- Supreme Court of the United States

Decided February 21, 2018
- Full case name: Murphy v. Smith
- Docket no.: 16-1067
- Citations: 583 U.S. 220 (more)

Holding
- An incarcerated person who is awarded attorney's fees in connection to their successful civil rights case must contribute up to 25% of their own winnings to paying that award.

Court membership
- Chief Justice John Roberts Associate Justices Anthony Kennedy · Clarence Thomas Ruth Bader Ginsburg · Stephen Breyer Samuel Alito · Sonia Sotomayor Elena Kagan · Neil Gorsuch

Case opinions
- Majority: Gorsuch
- Dissent: Sotomayor, joined by Ginsburg, Breyer, Kagan

Laws applied
- Prison Litigation Reform Act

= Murphy v. Smith =

Murphy v.
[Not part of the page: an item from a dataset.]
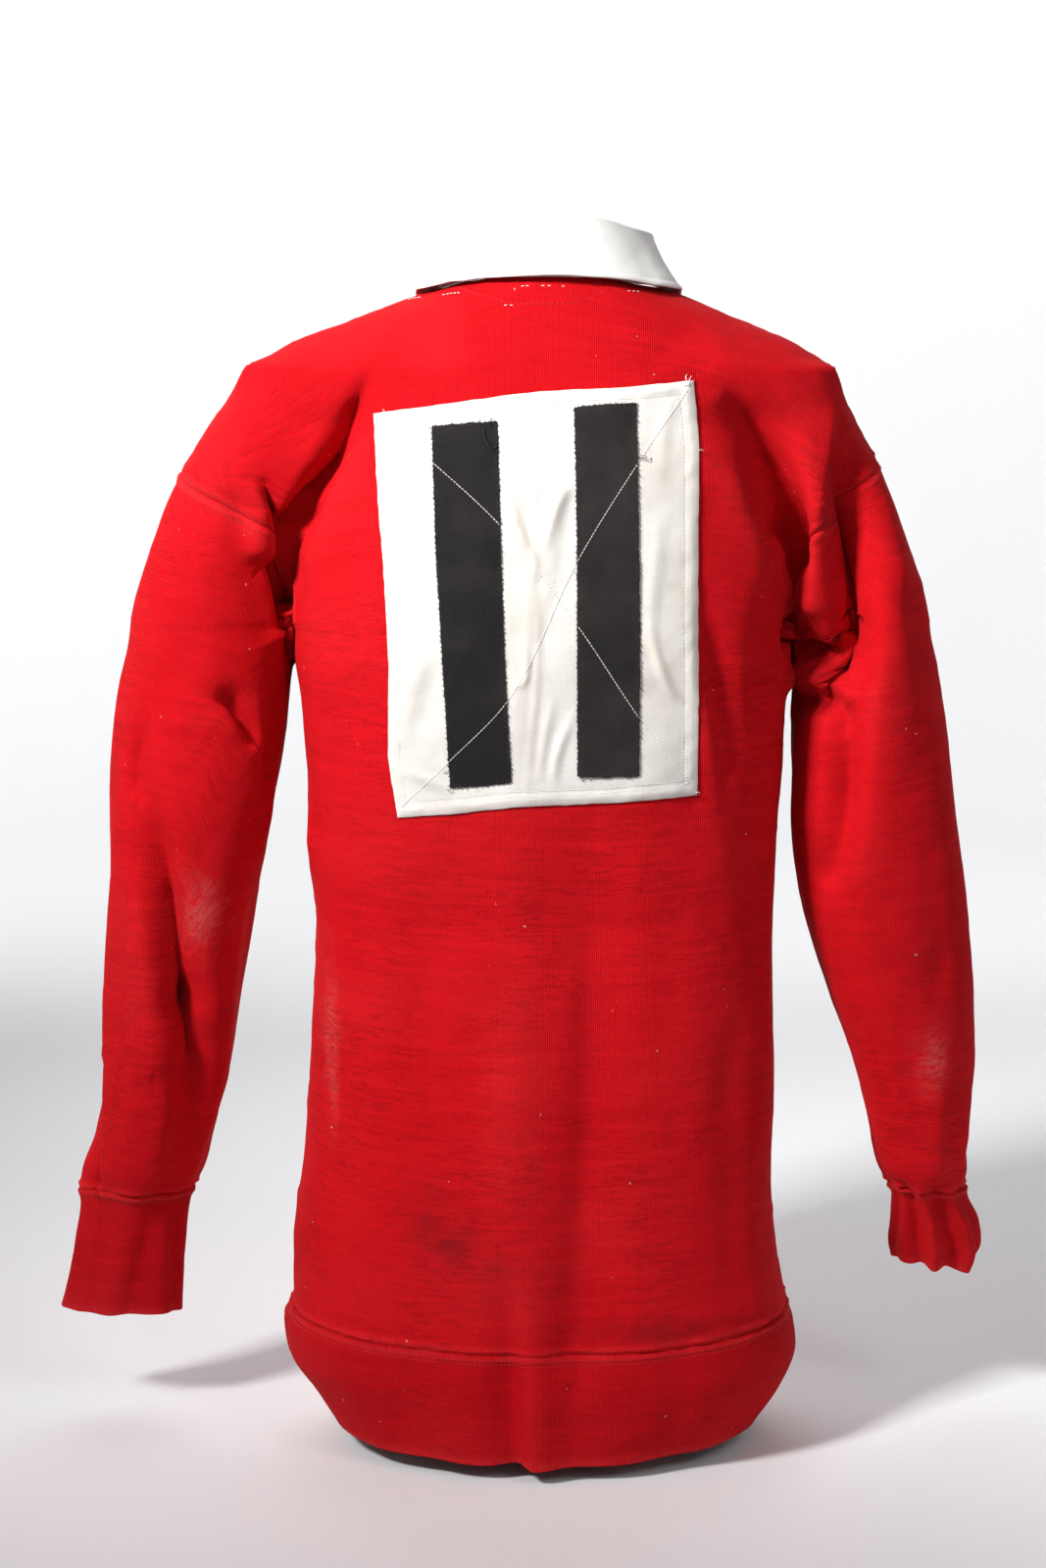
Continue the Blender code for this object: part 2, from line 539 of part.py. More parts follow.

Smith, , was a United States Supreme Court case in which the court held that an incarcerated person who is awarded attorney's fees in connection to their successful civil rights case must contribute up to 25% of their own winnings to paying that award.

==Background==

Charles Murphy, an incarcerated person, won a federal civil rights suit against two of his prison guards, including an award of attorney’s fees. Pursuant to the Prison Litigation Reform Act's §1997e(d)(2), which provides that in such cases "a portion of the [incarcerated person's] judgment (not to exceed 25 percent) shall be applied to satisfy the amount of attorney's fees awarded against the defendant," the district court ordered Murphy to pay 10% of his judgment toward the fee award, leaving defendants responsible for the remainder. The Seventh Circuit reversed, holding that §1997e(d)(2) required the district court to exhaust 25% of the prisoner’s judgment before demanding payment from the defendants.